# LGD questions



## meghank (Aug 18, 2016)

Back in January I had bought a great pyrenees/anatolian shepherd mix. I expected her to be a bit aloof and not really friendly. On the drive home, she cowered in the back of my car the whole way (5 hours). The people I got her from had penned her up and when approached, she cowered and was shaking (should have been my first clue). I was not properly prepared for her (thought I was) and had her tied up on a 40 foot tie out. I mistakenly thought this would be sufficient until spring when we got our pastures set up. We had just moved to the property and had heard from neighbors that there are coyotes, bobcats, and bears around, so I was nervous and wanted to get an lgd. In the first 2 weeks, she slipped out of a collar, broke a collar, and slipped out of a harness, but had already bonded to the goats and stuck around.
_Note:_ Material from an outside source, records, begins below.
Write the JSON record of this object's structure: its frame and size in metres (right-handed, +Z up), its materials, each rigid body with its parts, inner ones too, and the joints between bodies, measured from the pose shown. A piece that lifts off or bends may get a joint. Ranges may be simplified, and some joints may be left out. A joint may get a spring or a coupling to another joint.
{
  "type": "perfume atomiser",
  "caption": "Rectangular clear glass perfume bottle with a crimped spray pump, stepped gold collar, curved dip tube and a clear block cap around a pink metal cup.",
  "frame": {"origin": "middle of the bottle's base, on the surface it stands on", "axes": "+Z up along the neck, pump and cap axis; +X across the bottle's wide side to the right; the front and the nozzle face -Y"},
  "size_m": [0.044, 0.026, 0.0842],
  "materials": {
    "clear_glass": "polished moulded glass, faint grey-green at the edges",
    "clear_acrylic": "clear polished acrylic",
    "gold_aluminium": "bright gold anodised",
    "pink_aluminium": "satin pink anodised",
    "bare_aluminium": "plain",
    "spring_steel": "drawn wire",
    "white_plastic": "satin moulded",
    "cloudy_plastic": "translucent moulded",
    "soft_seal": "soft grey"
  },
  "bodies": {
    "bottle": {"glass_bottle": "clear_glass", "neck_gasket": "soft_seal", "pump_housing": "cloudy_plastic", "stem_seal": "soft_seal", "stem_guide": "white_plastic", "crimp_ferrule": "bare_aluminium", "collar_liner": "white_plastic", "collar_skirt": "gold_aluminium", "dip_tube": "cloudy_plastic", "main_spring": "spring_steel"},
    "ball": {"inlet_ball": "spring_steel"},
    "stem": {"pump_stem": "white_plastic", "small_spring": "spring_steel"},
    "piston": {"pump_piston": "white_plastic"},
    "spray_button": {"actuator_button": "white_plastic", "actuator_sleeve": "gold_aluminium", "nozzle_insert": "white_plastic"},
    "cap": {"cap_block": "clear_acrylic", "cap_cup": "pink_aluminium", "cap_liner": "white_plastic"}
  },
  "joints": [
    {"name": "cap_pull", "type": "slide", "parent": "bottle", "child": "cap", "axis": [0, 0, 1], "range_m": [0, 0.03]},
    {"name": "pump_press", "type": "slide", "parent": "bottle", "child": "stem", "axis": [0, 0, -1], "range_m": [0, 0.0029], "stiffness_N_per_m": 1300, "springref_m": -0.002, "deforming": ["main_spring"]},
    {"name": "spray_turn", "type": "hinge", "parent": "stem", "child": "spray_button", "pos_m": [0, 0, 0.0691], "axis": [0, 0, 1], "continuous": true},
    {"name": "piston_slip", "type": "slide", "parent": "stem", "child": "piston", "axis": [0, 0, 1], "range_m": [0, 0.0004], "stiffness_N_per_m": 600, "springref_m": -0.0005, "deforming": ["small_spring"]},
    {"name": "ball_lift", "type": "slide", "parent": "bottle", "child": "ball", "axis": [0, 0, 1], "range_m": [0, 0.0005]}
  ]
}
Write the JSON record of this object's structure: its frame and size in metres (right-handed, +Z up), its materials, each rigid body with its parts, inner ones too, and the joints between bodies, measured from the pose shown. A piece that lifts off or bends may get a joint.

She was completely unapproachable and no animal control/help to tranquilize her could be found. I finally trapped her and put her in with the goats after we expanded the pen significantly. They broke open a gate and she escaped, a few days later she ran away and never came back. I'm thinking she wasn't properly socialized as a puppy, as I never managed to approach her except when she was cornered and cowering. I don't plan on getting another one for quite a while. Any thoughts?


----------



## Suzanne_Tyler (Jul 19, 2014)

Get a puppy and socialize it. I'm always wary of getting older LGDs, because they need to be trained well early on.


----------



## Deborah Haney (Jul 11, 2017)

You could try buying from working lines, either an adult working dog or a puppy with working parents.


----------



## Sfgwife (Feb 18, 2018)

Cowerin and shakin to me says she had been abused by those humans.


----------



## Madgoat (Jan 8, 2017)

Sadly, I dealt with a dog like this. I “purchased” a 3 month old puppy based on the advice of someone I totally trusted. I paid a lot of money for her, she was going to be my foundation bitch for my breeding program. 
When we got to the airport to pick her up, she was very nervous and timid, at the time I assumed she was traumatized from the change of scenery, and the flight. 

Once we got her home, she went into her own pen and I handled her daily. We NEVER ever struck her or jerked on her, not just because of her temperament but because of the breed. 

She never bonded with us, she could never be turned loose, and while she had gorgeous puppies, several of them acquired her temperament. I was so discouraged, I contacted the breeder who denied breeding inferior dogs, and told her that I was returning the dog. 

This breed is cautious, standoffish, maybe even “shy” until they bond with their flock (human or animals).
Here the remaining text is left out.